I love “The Bachelor.” I love the drama, the catty girls, the sequined dresses, the too much chardonnay.  I love that things like “chicken enthusiast,” “former Miss Illinois” and “twin” can actually be your job when you’re on “The Bachelor.” Sign me up! Who needs this bachelor’s degree?

I love that, in “Bachelor” universe, you can fall in love after three weeks and one group date.  I love that you can feel “things you’ve never felt before” for someone you call Jessica B.  I love that you get a grace period of, like, three serious meltdowns before the bachelor can even see anything past your boobs.

What I really love about “The Bachelor” is that it’s not real life it is so far from real life, it exists in a different universe. “Bachelor” contestants are basically space aliens.  

“The Bachelor” universe is exempt from the laws of our own.  There’s no politics, no religion and I don’t think I’ve ever heard anyone talk about where they went to college (No, seriously, can we please figure this out? Where do I need to transfer to make “dog lover” a career?).
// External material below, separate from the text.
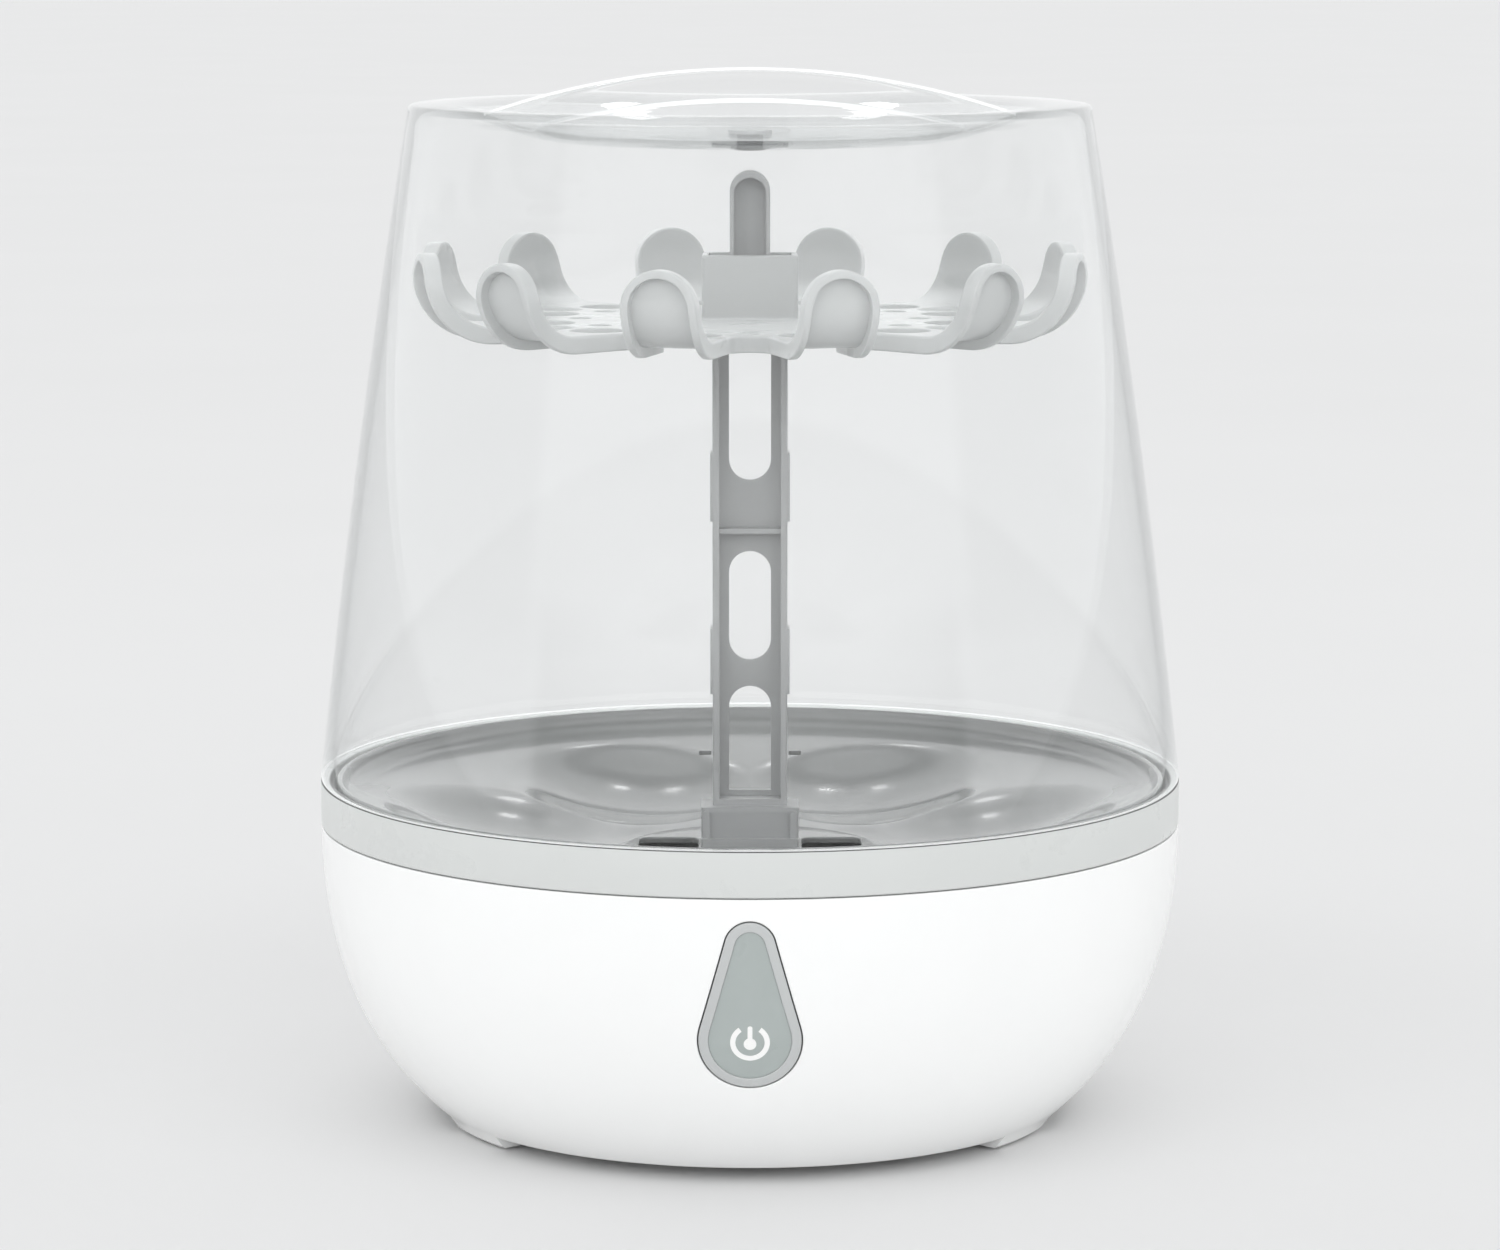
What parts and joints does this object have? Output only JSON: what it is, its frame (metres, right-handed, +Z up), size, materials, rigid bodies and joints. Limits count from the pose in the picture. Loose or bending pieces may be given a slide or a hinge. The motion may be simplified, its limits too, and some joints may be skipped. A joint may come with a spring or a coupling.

It’s a universe where contestants are actually rewarded for their crazy behavior, because it’s a universe designed to entertain. For two hours every Monday night, we can escape to this universe where nothing matters except a hot guy and his 20 girlfriends.

As college students at the University, our lives can be pretty stressful.  Between classes, extracurriculars, volunteering and working, life is full of academically rigorous, intellectually challenging things. I feel lucky if I have 40 minutes at the end of my day to listen to “Serial.” So with all of the craziness in our lives, who is anyone to tell us what to do with a single minute of our free time?

Reality TV is entertainment in its purest form. It’s mindless. It’s manipulated, sure, probably scripted to some degree, but who’s watching this for an accurate representation of the human condition? Whether they’re watching for the time-lapse romance or to diagnose whatever clinical psychological disorders some of the contestants probably have, “Bachelor” fans simply come seeking entertainment, and there shouldn’t be any shame in that.

Once you’ve spent the better part of your day pursuing higher education and contributing your share to society, you should be free to do whatever gives your brain a well-deserved break. If calculus relaxes you or running 10 miles clears your mind, I’m unreasonably jealous and I’d like to know your secret. But if bad reality TV or those Xbox games where you run around killing people are your thing, that is just as okay. Do whatever makes you happy, do whatever you don’t have to think about.

The bottom line: I won’t tell you what to do with your “you time” as long as you don’t expect me to contribute anything to society from 8 to 10 p.m. on Monday nights. And I won’t tell you to watch “The Bachelor,” but if you do, you might find its mindlessness surprisingly compelling.